The crisis of forced displacement caused by Vladimir Putin’s invasion of Ukraine has again compelled people in the UK to reflect on how, as a state, we treat those seeking refuge. Much has been said, rightly, about the way the program of policies we know as the hostile environment has produced an apparatus of refusal through which a person fleeing the present conflict will find it extremely difficult to pass. Much has also been said about the profound hypocrisy of a government that continually reannounces its historic support (rarely documented by evidence) for refugees while forcing through a bill that, by every measure other than the government’s own, reneges on the UK’s commitment to the UN’s Refugee Convention of 1951. These contradictions cut deep. We should remember them for future reference. As timing would have it, however, there is currently another mirror we might look into or through, another way of glimpsing the processes of hostility that, as a state, the UK has come to perfect. That mirror is the inquiry, now concluding its second phase, into abuses at the Brook House Immigration Removal Centre, a series of hearings that, as eloquently as any testimony might, tell us where we have come to.
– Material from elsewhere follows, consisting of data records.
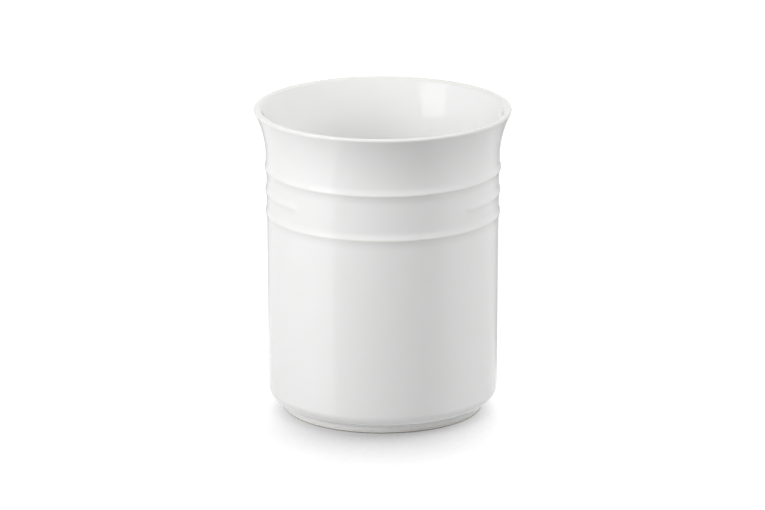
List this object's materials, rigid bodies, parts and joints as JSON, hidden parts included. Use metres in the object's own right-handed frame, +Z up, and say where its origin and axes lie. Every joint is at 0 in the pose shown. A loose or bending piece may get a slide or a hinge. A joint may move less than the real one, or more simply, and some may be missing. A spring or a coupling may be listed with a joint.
{
  "type": "utensil crock",
  "caption": "Round glazed stoneware jar for kitchen utensils, with raised rings under a flared rim, a plain front panel and a narrow foot ring.",
  "frame": {"origin": "centre of the foot ring's contact plane on the table", "axes": "+Z up along the axis of the jar; -Y towards the plain front panel where the middle ring is missing"},
  "size_m": [0.1244, 0.1244, 0.15],
  "materials": {
    "biscuit": "matt, fine-grained fired clay, bare at the foot ring",
    "white_glaze": "gloss white glaze"
  },
  "bodies": {
    "root": {"stoneware_body": "biscuit", "glaze_coat": "white_glaze", "underside_glaze": "white_glaze"}
  },
  "joints": []
}
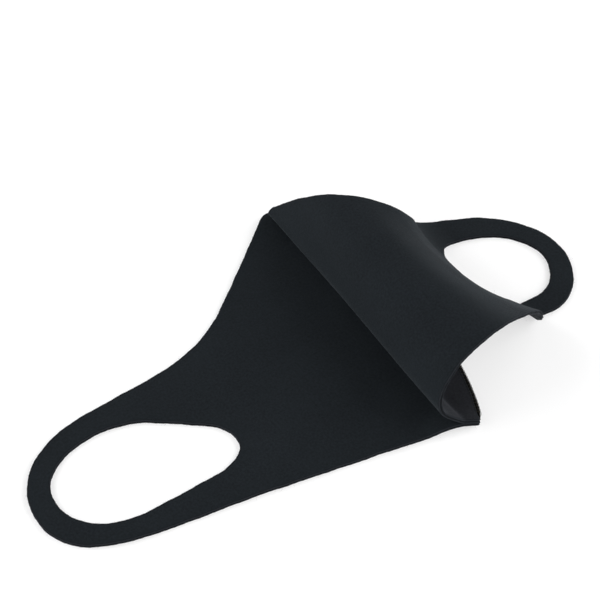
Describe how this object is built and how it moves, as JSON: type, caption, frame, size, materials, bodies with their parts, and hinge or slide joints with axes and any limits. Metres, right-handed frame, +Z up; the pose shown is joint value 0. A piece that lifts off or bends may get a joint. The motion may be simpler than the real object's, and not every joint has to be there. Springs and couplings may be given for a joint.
{
  "type": "cloth face mask with ear loops",
  "caption": "Soft cloth face mask cut in two halves with ear loops in one piece, joined by a centre seam, lying half opened with one half folded over.",
  "frame": {"origin": "on the surface it lies on, under the middle of its bounding box", "axes": "+Z up from the surface; +X along the mask's length, towards the ear loop of the folded half; +Y away from the chin side"},
  "size_m": [0.2096, 0.162, 0.0345],
  "materials": {
    "mask_knit": "fine matt charcoal-black knit, laminated, with a faint cool sheen",
    "seam_bond": "black bonded seam bead, slightly denser than the knit"
  },
  "bodies": {
    "root": {"left_panel": "mask_knit", "right_panel": "mask_knit", "centre_seam": "seam_bond"}
  },
  "joints": []
}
The hearings, which started in November and resumed in February, are available on YouTube. Anybody with an interest in these questions – which is, perhaps, anybody – might want to take a look. The proceedings are slow and the exchanges deliberate, but periodically what they refer to is unbroadcast footage from the television programme Panorama‘s undercover investigation into the treatment of detained people in Brook House. The footage comes with a warning. The inquiry is presented with images of harm: the suicidal self-harm of people detained arbitrarily and indefinitely, and the harm inflicted by detention center staff. As the harm is inflicted, the detained people are taunted, verbally abused in grotesque terms. The abuse is explicit and racist, and as people speak in languages ​​other than English, those languages ​​are openly and brutally mocked. The inquiry lingers over a moment when a member of staff delays removing the ligature from a person whose suicide attempt has been prevented, but for whom the ligature is still causing visible pain. It is extremely difficult to watch; and, if and when one does watch, it is hard not to think that one is looking into the dark heart of the UK state.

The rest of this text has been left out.